Еще не успел Бекович слезть с коня, после того как отпустил большую часть своего конвоя, как началось повальное избиение; немногие уцелели от кровавого побоища. Они-то и принесли на родину потрясающую весть: «Погиб, как Бекович», сохранилась на Руси поговорка. Его и нескольких офицеров зарубили на глазах хана саблями, после чего отсекли им головы, остальных сподвижников Бековича постигла такая же участь.
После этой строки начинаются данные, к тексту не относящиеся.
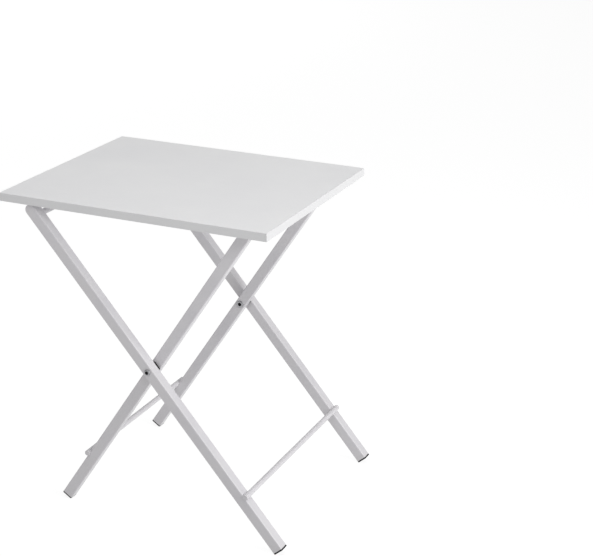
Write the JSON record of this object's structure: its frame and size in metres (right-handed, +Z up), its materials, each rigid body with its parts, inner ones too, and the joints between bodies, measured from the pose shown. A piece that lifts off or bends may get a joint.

Совершив это злодейство, хан торжественно вступил в свою столицу. Адраские ворота были украшены головами князя Симонова и Экономова, голову же Бековича, как драгоценный подарок, отослали к Хану Бухарскому. Содрогнулся от ужаса владетель Бухары, не принял подарка и приказал спросить у Ширгазы: давно ли он стал людоедом? – Нашелся и в этом разбойничьем гнезде человек, который возвысил свой голос за правду. Это был айхун, глава всех мулл[2]. Ширгазы хотел дать своей столице зрелище казни: на главную площадь вывели 40 пленников – голодных, избитых до полусмерти и покрытых рубищами. Все было готово, толпы народа запрудили соседние улицы, плоские крыши домов покрылись высокими бараньими шапками, как в эту минуту предстал перед ханом высокий, худой и в зеленой чалме старик, украшенный длинной бородой. Айхун, весь дрожа от гнева, упрекал Ширгазы в вероломстве, в нарушении клятвы, данной перед Аллахом, чему поверили чужеземцы и доверчиво, как овцы, пошли на заклание: «Зачем же отягощаешь свою совесть новым злодеянием?» – спросил проповедник, указав пальцем на кучку пленных, прижатых к столбам. Наморщились ханские брови, глаза заметали искры, однако он промолчал. Тогда айхун склонился с мольбой и долго его уговаривал освободить невинные жертвы. Хан приказал убрать орудия казни и накормить пленных, народ молча разошелся по домам.